• _The task_
Print the first line of the material below and each line after it, exactly as written, ending with the line that contains "return result".
#### Dataset ####
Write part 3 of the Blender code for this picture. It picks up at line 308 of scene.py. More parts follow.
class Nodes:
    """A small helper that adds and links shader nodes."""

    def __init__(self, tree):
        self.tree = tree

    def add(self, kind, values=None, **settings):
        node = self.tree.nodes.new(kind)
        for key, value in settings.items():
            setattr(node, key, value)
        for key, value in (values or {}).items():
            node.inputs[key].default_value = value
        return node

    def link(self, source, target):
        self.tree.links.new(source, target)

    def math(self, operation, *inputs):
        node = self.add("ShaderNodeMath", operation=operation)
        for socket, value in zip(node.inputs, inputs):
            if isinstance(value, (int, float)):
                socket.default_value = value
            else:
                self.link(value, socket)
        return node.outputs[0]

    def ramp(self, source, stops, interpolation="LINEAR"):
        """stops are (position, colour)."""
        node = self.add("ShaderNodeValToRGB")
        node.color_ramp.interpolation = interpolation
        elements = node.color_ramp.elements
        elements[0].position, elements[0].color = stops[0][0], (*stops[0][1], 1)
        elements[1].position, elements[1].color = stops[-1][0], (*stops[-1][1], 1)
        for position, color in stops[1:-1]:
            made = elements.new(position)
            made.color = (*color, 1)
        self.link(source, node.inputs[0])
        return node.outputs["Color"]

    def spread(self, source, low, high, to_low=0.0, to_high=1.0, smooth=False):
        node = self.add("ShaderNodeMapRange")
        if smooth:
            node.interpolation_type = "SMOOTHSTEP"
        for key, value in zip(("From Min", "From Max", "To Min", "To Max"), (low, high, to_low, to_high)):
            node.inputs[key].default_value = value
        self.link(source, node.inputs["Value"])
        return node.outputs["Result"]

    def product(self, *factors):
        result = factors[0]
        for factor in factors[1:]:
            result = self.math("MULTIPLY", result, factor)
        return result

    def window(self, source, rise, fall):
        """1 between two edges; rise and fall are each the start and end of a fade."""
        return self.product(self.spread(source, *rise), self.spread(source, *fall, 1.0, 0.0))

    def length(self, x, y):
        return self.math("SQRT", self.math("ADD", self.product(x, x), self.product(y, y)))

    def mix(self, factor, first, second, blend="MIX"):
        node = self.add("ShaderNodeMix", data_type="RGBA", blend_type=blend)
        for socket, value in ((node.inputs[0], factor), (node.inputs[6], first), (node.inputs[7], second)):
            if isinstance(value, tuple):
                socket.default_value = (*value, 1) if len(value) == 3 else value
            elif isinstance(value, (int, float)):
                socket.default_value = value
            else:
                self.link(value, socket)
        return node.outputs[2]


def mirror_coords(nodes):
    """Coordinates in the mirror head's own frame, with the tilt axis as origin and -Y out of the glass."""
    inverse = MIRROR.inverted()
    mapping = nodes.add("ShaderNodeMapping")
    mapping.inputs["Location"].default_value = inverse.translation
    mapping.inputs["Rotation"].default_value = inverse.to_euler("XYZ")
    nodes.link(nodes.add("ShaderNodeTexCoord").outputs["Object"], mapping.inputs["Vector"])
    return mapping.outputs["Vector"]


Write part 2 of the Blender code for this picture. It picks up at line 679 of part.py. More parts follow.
####
• _Response to the task_
Write part 3 of the Blender code for this picture. It picks up at line 308 of scene.py. More parts follow.
class Nodes:
    """A small helper that adds and links shader nodes."""

    def __init__(self, tree):
        self.tree = tree

    def add(self, kind, values=None, **settings):
        node = self.tree.nodes.new(kind)
        for key, value in settings.items():
            setattr(node, key, value)
        for key, value in (values or {}).items():
            node.inputs[key].default_value = value
        return node

    def link(self, source, target):
        self.tree.links.new(source, target)

    def math(self, operation, *inputs):
        node = self.add("ShaderNodeMath", operation=operation)
        for socket, value in zip(node.inputs, inputs):
            if isinstance(value, (int, float)):
                socket.default_value = value
            else:
                self.link(value, socket)
        return node.outputs[0]

    def ramp(self, source, stops, interpolation="LINEAR"):
        """stops are (position, colour)."""
        node = self.add("ShaderNodeValToRGB")
        node.color_ramp.interpolation = interpolation
        elements = node.color_ramp.elements
        elements[0].position, elements[0].color = stops[0][0], (*stops[0][1], 1)
        elements[1].position, elements[1].color = stops[-1][0], (*stops[-1][1], 1)
        for position, color in stops[1:-1]:
            made = elements.new(position)
            made.color = (*color, 1)
        self.link(source, node.inputs[0])
        return node.outputs["Color"]

    def spread(self, source, low, high, to_low=0.0, to_high=1.0, smooth=False):
        node = self.add("ShaderNodeMapRange")
        if smooth:
            node.interpolation_type = "SMOOTHSTEP"
        for key, value in zip(("From Min", "From Max", "To Min", "To Max"), (low, high, to_low, to_high)):
            node.inputs[key].default_value = value
        self.link(source, node.inputs["Value"])
        return node.outputs["Result"]

    def product(self, *factors):
        result = factors[0]
        for factor in factors[1:]:
            result = self.math("MULTIPLY", result, factor)
        return result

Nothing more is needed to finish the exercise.